Von Viola HardamRSS-Newsfeed neuer Artikel von Viola Hardam

Besprochene Bücher / Literaturhinweise

Der Saal ist zum Bersten gefüllt, die Luft knistert vor Spannung. Gleich wird Michael Sostschenko die Tribüne betreten, um sich vor dem Schriftstellerverband für sein Fehlverhalten zu entschuldigen. Wie hungrige Wölfe lauern die Mitglieder der Versammlung darauf, über den kleinen, zerbrechlichen, blassen Mann herzufallen, ihn zur Strecke zu bringen. Er, der es gewagt hat, einem sowjetischen Parteifunktionär in aller Öffentlichkeit zu widersprechen, soll sich vor ihnen allen ducken, Reue bekennen. Dabei ist klar, dass alles, was er auch sagen wird, verkehrt ist, er sich nur herausreden will.
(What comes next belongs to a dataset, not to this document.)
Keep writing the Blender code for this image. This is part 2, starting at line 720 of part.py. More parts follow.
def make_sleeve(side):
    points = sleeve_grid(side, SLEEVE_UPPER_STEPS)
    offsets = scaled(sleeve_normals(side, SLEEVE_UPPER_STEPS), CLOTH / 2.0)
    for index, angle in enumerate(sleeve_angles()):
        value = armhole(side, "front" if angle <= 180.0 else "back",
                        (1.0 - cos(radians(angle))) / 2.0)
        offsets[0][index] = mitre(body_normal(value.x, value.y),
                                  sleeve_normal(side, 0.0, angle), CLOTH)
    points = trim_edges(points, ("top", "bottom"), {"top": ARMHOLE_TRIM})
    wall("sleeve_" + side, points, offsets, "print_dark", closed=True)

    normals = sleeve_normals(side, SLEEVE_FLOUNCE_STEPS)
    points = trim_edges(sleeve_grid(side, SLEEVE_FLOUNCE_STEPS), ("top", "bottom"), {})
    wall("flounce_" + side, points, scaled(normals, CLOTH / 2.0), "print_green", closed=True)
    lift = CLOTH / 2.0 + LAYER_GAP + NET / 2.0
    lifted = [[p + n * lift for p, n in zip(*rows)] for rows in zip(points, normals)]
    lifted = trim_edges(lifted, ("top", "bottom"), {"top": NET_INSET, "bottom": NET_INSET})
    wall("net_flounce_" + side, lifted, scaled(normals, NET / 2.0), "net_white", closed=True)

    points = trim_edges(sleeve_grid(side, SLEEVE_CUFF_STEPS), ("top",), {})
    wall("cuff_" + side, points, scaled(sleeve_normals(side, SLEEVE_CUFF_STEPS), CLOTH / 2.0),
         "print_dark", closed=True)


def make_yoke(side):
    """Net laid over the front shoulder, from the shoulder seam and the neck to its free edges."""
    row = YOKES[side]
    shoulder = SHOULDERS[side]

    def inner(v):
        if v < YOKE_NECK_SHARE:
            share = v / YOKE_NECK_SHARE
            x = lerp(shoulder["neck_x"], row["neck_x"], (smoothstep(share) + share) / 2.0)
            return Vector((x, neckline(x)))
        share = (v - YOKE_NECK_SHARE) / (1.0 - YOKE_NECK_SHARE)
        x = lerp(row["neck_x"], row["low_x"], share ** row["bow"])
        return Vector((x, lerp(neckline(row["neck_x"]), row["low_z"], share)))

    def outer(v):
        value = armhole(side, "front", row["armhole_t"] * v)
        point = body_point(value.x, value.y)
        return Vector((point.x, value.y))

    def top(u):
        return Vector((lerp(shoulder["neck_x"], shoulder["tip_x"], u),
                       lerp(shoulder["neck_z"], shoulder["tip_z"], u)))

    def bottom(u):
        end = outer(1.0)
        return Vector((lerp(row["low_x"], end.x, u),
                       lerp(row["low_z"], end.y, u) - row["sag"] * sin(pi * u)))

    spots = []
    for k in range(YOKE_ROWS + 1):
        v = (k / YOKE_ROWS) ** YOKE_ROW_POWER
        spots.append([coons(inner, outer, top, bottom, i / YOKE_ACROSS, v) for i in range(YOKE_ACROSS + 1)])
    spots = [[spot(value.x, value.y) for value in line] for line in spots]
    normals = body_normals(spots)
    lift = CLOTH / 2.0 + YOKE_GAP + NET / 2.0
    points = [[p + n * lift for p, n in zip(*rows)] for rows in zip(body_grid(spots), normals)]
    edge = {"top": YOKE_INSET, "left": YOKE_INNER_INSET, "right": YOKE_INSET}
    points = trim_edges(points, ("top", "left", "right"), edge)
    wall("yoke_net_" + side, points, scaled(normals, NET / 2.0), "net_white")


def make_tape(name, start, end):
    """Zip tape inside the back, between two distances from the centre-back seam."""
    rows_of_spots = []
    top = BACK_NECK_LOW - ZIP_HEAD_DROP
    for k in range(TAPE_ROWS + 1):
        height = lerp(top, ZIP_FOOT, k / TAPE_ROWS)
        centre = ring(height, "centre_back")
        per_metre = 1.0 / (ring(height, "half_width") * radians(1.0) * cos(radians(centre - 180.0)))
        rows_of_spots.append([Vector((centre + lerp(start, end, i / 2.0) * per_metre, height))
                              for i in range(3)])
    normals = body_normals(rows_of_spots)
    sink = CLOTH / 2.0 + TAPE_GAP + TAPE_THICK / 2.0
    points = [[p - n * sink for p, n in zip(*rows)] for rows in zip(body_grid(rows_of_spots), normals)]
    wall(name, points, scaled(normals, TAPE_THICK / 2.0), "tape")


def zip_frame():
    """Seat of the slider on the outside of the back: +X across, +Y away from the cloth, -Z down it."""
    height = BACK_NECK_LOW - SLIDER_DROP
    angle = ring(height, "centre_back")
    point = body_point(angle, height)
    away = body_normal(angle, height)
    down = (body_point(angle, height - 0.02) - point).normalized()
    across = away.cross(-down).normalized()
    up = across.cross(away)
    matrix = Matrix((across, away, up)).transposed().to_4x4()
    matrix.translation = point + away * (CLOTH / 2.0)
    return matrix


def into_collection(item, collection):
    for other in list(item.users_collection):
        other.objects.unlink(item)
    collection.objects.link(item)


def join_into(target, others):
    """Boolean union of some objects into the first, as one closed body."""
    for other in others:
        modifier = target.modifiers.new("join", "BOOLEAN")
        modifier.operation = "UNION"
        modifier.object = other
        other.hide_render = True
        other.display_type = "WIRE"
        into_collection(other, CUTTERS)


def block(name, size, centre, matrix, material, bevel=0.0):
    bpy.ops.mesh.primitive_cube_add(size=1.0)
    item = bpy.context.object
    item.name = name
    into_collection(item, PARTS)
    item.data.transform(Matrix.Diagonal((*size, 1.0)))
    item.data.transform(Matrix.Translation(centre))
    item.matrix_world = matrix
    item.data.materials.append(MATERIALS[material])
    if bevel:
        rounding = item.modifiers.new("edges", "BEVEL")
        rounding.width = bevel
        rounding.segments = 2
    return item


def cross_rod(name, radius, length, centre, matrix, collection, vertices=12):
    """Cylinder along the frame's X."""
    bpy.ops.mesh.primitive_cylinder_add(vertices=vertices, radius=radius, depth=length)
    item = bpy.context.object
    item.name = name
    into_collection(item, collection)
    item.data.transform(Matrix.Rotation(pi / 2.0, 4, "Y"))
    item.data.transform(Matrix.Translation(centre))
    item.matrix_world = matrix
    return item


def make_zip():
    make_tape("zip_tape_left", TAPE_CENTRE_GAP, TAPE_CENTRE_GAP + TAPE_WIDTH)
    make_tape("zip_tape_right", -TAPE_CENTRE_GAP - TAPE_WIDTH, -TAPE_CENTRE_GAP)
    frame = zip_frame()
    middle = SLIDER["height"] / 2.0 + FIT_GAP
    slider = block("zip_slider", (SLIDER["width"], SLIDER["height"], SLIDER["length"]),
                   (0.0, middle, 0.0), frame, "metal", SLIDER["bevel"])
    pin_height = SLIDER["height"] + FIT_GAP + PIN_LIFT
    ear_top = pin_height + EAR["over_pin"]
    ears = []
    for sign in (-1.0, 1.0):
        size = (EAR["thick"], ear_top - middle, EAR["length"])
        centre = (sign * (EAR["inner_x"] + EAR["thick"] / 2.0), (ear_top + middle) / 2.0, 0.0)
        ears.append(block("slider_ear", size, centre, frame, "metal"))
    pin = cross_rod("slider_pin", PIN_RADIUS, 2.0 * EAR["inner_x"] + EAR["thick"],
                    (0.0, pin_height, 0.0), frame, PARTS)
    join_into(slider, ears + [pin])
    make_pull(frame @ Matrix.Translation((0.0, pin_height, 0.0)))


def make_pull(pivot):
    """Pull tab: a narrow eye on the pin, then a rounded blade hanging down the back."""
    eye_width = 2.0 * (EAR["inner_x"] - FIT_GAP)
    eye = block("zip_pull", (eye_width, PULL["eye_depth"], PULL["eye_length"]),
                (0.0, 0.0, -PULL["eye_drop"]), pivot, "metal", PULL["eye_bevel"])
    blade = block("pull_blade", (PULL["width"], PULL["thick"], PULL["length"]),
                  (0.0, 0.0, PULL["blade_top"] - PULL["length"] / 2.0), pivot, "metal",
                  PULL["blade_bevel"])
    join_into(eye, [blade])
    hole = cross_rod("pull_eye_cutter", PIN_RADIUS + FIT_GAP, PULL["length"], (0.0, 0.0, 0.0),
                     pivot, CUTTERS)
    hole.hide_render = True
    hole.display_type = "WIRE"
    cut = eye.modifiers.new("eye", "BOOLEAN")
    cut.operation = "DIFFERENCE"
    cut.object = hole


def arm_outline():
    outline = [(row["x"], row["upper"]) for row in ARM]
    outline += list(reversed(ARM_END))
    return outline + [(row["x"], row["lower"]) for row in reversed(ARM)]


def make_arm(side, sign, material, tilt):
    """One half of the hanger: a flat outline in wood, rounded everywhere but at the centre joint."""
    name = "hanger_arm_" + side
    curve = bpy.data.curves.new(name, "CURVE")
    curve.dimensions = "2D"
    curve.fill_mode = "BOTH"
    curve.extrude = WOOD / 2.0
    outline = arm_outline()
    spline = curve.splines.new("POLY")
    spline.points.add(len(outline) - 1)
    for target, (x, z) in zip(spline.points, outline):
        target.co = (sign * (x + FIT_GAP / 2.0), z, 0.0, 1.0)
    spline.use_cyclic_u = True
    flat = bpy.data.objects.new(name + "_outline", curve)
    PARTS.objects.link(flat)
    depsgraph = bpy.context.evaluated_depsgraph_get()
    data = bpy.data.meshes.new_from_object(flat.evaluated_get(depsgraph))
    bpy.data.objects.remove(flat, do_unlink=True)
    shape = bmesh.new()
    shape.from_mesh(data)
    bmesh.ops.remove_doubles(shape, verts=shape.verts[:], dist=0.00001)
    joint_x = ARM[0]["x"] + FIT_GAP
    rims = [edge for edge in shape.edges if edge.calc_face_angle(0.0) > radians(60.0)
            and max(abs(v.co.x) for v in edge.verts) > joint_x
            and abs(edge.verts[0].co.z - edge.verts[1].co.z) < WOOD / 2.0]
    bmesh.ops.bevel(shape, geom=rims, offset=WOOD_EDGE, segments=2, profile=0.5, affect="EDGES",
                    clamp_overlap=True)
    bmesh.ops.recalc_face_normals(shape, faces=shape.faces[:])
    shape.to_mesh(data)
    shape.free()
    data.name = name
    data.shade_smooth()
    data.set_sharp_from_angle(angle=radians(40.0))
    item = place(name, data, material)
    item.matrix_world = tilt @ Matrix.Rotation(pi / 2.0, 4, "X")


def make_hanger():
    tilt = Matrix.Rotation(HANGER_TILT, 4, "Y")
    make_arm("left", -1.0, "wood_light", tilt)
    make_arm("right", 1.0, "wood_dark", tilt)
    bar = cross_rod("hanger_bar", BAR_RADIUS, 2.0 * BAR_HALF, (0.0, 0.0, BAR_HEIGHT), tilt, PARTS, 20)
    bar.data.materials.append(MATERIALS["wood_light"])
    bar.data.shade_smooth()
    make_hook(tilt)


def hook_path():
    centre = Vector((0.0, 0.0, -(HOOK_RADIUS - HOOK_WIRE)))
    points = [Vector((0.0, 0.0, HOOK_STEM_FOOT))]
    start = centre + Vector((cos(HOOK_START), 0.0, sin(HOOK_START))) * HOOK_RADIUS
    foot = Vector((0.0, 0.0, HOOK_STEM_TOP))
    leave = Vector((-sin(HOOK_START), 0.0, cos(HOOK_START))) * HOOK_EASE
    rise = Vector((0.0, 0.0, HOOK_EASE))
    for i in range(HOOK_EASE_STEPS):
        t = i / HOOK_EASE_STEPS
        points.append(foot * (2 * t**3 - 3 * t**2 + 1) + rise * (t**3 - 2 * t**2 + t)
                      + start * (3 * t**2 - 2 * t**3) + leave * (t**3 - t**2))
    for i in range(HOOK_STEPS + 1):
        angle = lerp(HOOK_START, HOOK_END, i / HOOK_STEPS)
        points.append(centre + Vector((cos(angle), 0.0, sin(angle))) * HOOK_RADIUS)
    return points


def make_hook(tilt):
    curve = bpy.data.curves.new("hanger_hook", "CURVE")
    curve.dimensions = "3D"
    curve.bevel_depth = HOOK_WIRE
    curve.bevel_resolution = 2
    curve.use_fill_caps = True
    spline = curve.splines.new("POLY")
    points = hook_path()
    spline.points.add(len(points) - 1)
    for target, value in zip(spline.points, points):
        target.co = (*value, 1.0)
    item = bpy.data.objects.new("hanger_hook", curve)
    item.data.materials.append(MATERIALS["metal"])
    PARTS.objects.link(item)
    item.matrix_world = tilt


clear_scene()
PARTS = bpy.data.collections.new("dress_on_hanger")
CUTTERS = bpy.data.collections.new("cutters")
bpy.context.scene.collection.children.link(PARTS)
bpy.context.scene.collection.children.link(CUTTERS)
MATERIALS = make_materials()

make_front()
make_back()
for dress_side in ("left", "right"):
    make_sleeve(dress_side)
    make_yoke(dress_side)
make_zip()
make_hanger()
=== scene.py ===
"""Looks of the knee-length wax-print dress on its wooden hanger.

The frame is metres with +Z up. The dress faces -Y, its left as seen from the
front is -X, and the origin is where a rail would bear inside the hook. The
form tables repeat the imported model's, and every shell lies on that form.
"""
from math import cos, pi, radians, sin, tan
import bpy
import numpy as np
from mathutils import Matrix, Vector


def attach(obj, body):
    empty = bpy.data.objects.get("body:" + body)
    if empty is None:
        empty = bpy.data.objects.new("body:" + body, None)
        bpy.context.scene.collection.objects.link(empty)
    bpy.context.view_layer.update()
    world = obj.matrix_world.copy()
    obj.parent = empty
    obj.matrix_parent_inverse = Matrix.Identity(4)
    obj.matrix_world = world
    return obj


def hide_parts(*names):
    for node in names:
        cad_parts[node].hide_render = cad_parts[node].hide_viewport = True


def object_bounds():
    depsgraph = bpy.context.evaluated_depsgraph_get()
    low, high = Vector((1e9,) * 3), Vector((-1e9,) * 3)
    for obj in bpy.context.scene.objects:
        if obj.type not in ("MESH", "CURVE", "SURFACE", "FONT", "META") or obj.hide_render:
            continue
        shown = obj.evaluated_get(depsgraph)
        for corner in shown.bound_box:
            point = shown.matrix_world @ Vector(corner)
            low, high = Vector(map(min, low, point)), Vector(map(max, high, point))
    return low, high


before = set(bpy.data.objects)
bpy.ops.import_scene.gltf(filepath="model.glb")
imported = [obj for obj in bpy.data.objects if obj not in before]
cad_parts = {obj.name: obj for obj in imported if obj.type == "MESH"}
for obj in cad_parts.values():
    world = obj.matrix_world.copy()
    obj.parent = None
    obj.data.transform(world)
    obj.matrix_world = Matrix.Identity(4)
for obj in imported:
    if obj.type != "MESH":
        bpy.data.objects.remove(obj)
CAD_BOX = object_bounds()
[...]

Als Sostschenko die Bühne betritt, kommt Bewegung in den Saal. Alle warten gespannt, was passieren wird. Wird er Selbstkritik üben, sich unterordnen und entschuldigen? Doch das Unglaubliche geschieht - er wagt es, sich zu verteidigen, anzugreifen. Seine Stimme ist schwach und brüchig: "Formales Reden liegt mir nicht. Und was soll euch mein formales Fehlerbekenntnis?" Doch genau das erwartet man von ihm. "Ich werde sagen, was ich denke, nur dann kann man richtig verstehen, mit was für einem Menschen man es zu tun hat."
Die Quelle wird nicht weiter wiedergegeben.